Баллада о горестном кабачке | страница 33
Бывали времена, когда мисс Амелию, казалось, прямо оторопь брала. Причины такого были, как правило хорошо известны и понятны. Ибо мисс Амелия была хорошим врачом: не молола болотные корешки и другие неведомые снадобья и не давала их первому попавшемуся под руку больному; когда бы ни изобрела она новое зелье, всегда сначала испытывала его на себе. Глотала огромную порцию и весь следующий день бродила задумчиво от кабачка до кирпичной уборной и обратно. Частенько, когда совсем уж сильно прихватывало, замирала она неподвижно, устремив странные свои глаза в землю и плотно сжав кулаки, — пыталась понять, на какой из внутренних органов действует и какую хворь может новое лекарство излечить. Вот и теперь, когда она смотрела на горбуна и Марвина Мэйси, на ее лице было точно то же выражение — будто прислушивается напряженно к какой-то внутренней боли, хоть и не принимала она сегодня новых снадобий.

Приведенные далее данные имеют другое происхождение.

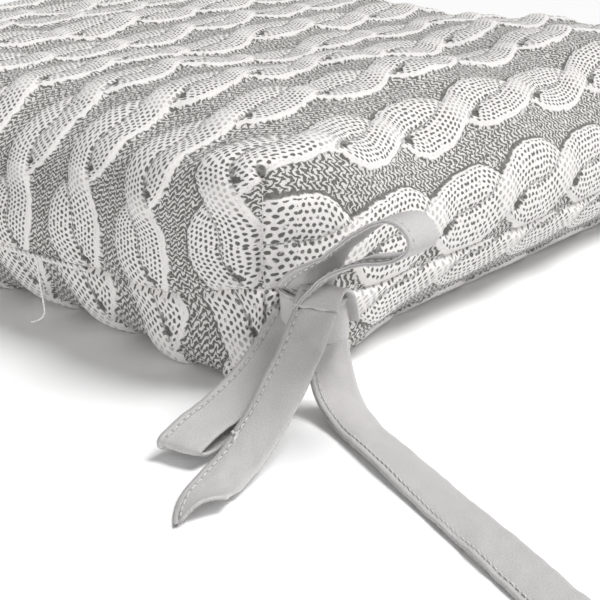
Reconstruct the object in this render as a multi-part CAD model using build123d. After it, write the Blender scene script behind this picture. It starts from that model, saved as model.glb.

— Будешь знать, Калека, — сказал Марвин Мэйси.
Хенри Мэйси откинул со лба жиденькую прядь белесых волос и нервно кашлянул. Кочерыжка Макфэйл и Мерли Райан переминались с ноги на ногу, а от детей и черной публики, собравшейся снаружи, не донеслось ни звука. Марвин Мэйси сложил нож, который правил о штаны, и, бесстрашно оглядев всю компанию, враскачку вышел прочь со двора. Угли в яме подернулись сероватыми перышками золы, и уже почти совсем стемнело.
Так вот и вернулся Марвин Мэйси из исправительного дома. Ни единая живая душа в городке ему не обрадовалась. Даже миссис Мэри Хэйл, женщина добрая, вырастившая его с любовью и заботой, — даже старенькая приемная мать при виде его выронила из рук сковородку и заплакала. А Марвину Мэйси все божья роса. Сел на задних ступеньках дома Хэйлов, струны гитарные лениво перебирает, а когда ужин сготовился, растолкал детишек малых в том доме и наложил себе полную тарелку, хоть кукурузных лепешек и белого мяса всем едокам и так едва-едва хватало. Поев же, устроился на самом лучшем и тепленьком спальном месте в парадной комнате, и дурные сны его всю ночь не мучили.
А мисс Амелия кабачок в тот вечер открывать не стала. Заперла все двери и все окна очень тщательно, и больше их с Братишкой Лаймоном не видели — только лампа в ее комнате всю ночь горела.
Марвин Мэйси принес с собой злую удачу — с самого начала, как и можно было ожидать. На следующий день погода вдруг резко поменялась, обрушилась жара. Даже спозаранку мучила липкая духота, ветерок веял гнилой вонью болотной, а острое пронзительное комарье опутало весь фабричный пруд. Не по сезону такое, хуже, чем в августе, — много убытка эта погода причинила. Ибо все в округе, у кого чушки были, последовали примеру мисс Амелии и забили своих днем раньше. А какая ж колбаса такую погоду выдержит? И через несколько дней повсюду витал запашок испорченного мяса, точно дух ненужного разорения. А еще хуже — семейство собралось вместе у самого шоссе на Форкс-Фоллз, свинины поело, и умерли все до единого. Ясно, что кабанчик им заразный попался, но кто ж скажет, опасно все остальное мясо есть или нет? Люди просто разрывались — так им хорошей свининки попробовать хотелось, и так они смерти боялись. Настало время порчи и смятения.